PROBLEM DESCRIPTION –
Reproduce all of the data exactly.

SOURCE DATA –
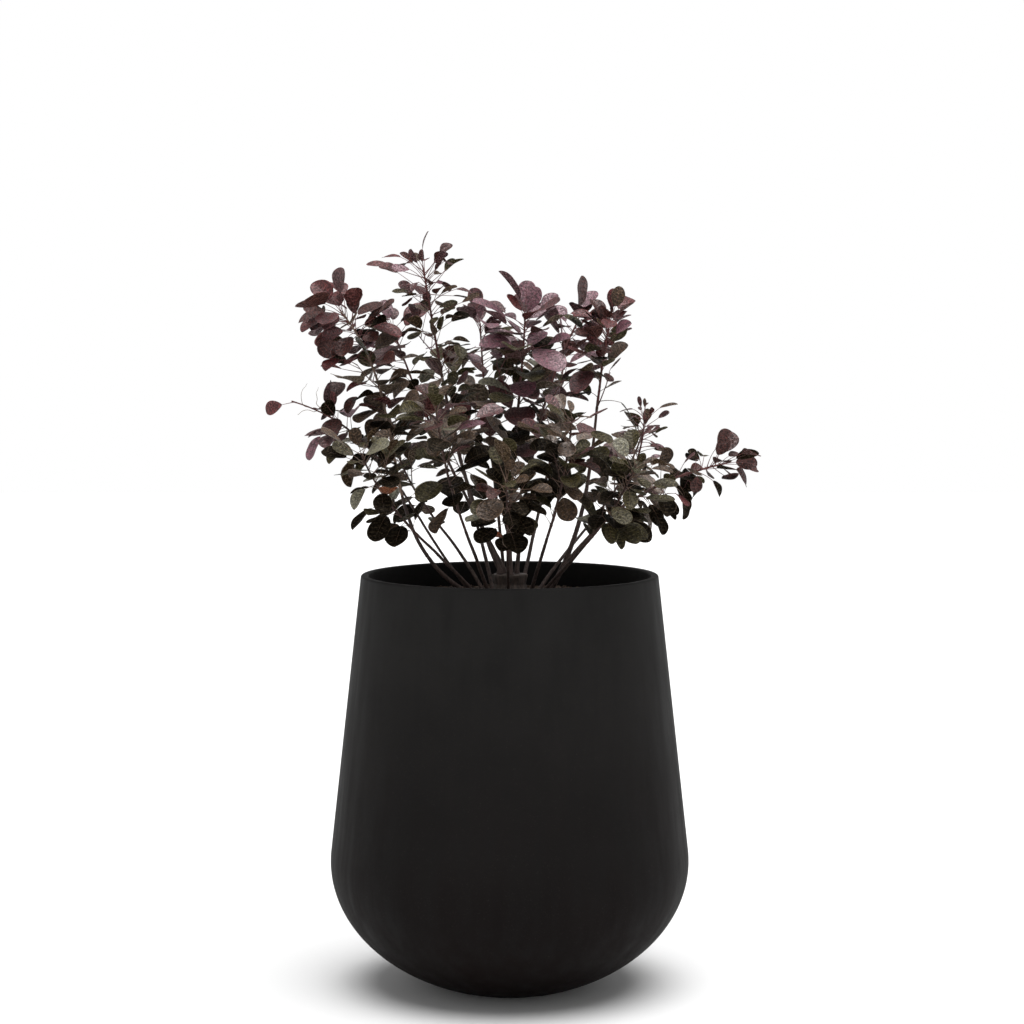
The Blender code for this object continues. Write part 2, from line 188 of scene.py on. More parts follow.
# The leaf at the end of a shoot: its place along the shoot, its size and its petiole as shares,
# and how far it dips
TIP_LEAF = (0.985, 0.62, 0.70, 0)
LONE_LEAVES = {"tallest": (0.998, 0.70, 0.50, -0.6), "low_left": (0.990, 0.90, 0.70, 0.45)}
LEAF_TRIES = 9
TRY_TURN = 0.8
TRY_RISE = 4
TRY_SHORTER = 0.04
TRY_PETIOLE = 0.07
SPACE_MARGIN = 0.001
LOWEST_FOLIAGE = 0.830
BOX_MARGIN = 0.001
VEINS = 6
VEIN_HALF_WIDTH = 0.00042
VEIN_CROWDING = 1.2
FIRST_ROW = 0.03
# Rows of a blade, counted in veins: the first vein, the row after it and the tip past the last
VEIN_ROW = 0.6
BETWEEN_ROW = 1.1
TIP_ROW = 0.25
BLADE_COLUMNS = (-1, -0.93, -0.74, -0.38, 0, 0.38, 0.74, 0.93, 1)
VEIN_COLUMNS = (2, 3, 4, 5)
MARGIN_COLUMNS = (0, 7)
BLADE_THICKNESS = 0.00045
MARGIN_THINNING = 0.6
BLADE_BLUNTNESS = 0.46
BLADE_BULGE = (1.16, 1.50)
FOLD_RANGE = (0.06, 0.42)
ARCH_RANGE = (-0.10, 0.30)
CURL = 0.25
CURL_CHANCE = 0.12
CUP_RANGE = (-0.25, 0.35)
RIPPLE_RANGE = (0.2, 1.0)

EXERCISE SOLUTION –
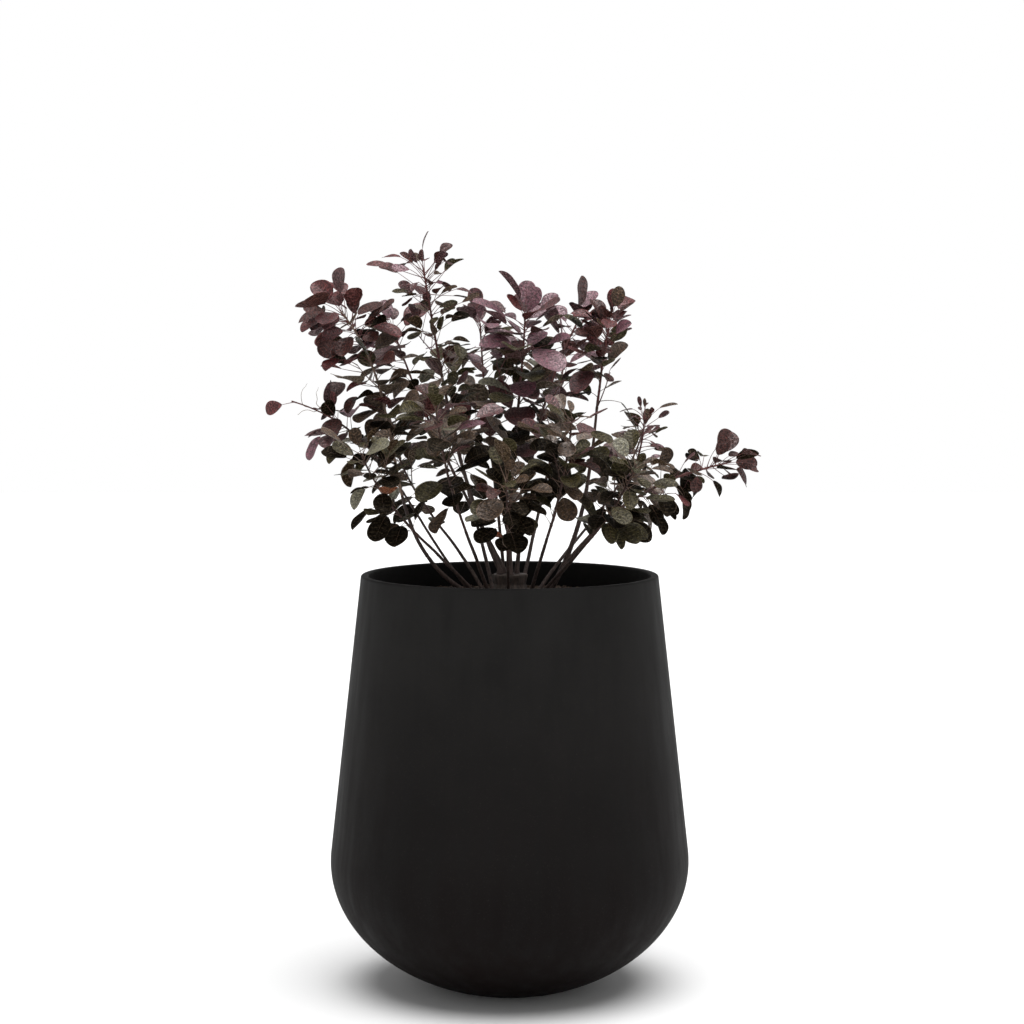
The Blender code for this object continues. Write part 2, from line 188 of scene.py on. More parts follow.
# The leaf at the end of a shoot: its place along the shoot, its size and its petiole as shares,
# and how far it dips
TIP_LEAF = (0.985, 0.62, 0.70, 0)
LONE_LEAVES = {"tallest": (0.998, 0.70, 0.50, -0.6), "low_left": (0.990, 0.90, 0.70, 0.45)}
LEAF_TRIES = 9
TRY_TURN = 0.8
TRY_RISE = 4
TRY_SHORTER = 0.04
TRY_PETIOLE = 0.07
SPACE_MARGIN = 0.001
LOWEST_FOLIAGE = 0.830
BOX_MARGIN = 0.001
VEINS = 6
VEIN_HALF_WIDTH = 0.00042
VEIN_CROWDING = 1.2
FIRST_ROW = 0.03
# Rows of a blade, counted in veins: the first vein, the row after it and the tip past the last
VEIN_ROW = 0.6
BETWEEN_ROW = 1.1
TIP_ROW = 0.25
BLADE_COLUMNS = (-1, -0.93, -0.74, -0.38, 0, 0.38, 0.74, 0.93, 1)
VEIN_COLUMNS = (2, 3, 4, 5)
MARGIN_COLUMNS = (0, 7)
BLADE_THICKNESS = 0.00045
MARGIN_THINNING = 0.6
BLADE_BLUNTNESS = 0.46
BLADE_BULGE = (1.16, 1.50)
FOLD_RANGE = (0.06, 0.42)
ARCH_RANGE = (-0.10, 0.30)
CURL = 0.25
CURL_CHANCE = 0.12
CUP_RANGE = (-0.25, 0.35)
RIPPLE_RANGE = (0.2, 1.0)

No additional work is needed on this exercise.